As mentioned, Bond Street station was not on the CLR’s original plans. The station entrance was to be in Davies Street, quite ironically about where the new Crossrail entrance will be! In 1898/99 this site would have actually been a better location for the new station, being quite well out of the way of the Tyburn/King’s Scholars. The CLR instead switched to the newer site directly facing onto Oxford Street. Ultimately they were asking for problems as the Tyburn/King’s Scholars ran right through their site!
Hyde Park Now-The new tube station at Bond Street
After much difficulty the CLR decided drastic action was needed. It built a new tunnel for the Tyburn some distance from the main station areas, eg the lifts and ticket hall. This entailed a modified alignment underneath Oxford Street before rejoining its legacy route down South Molton.

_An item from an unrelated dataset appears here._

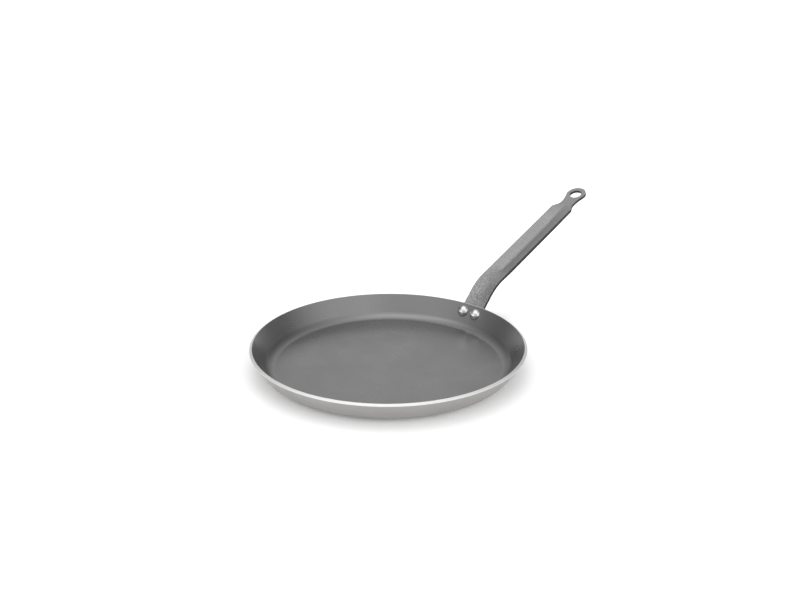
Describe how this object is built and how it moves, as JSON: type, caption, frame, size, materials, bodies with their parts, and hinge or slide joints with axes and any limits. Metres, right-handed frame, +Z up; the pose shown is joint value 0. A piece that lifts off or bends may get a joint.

Although the Tyburn still passes over the station, its current course doesn’t actually affect its construction but to the on the safe side this and the Middle Level plus another un-named egg shaped sewer in Davies Street, were similarly treated. This involved steel ribs to strengthen the tunnels and line the inverts with rubber to prevent leakages.
Hyde Park Now-The new tube station at Bond StreetFor 117 years passengers had to go down to the Central Line. Now they can come up to it!
The CLR opened on 27 June 1900 with twelve stations in all on that day. One in particular left out of that opening day. The thirteenth! That was of course Bond Street. The struggles to build the station and divert the Tyburn meant could not open for another three months – 24 September 1900. It was finally demolished circa 1978/9 to make way for the new shopping centre and Jubilee Line ticket hall.
Bond Street is not the only new station development that has found a need to accommodate one of London’s legacy sewers. The recent works at King’s Cross to build the northern ticket hall and connections also involves a short section that dips underneath the Fleet sewer. Factually they had to rebuild that section of Fleet sewer just to get it all to fit in!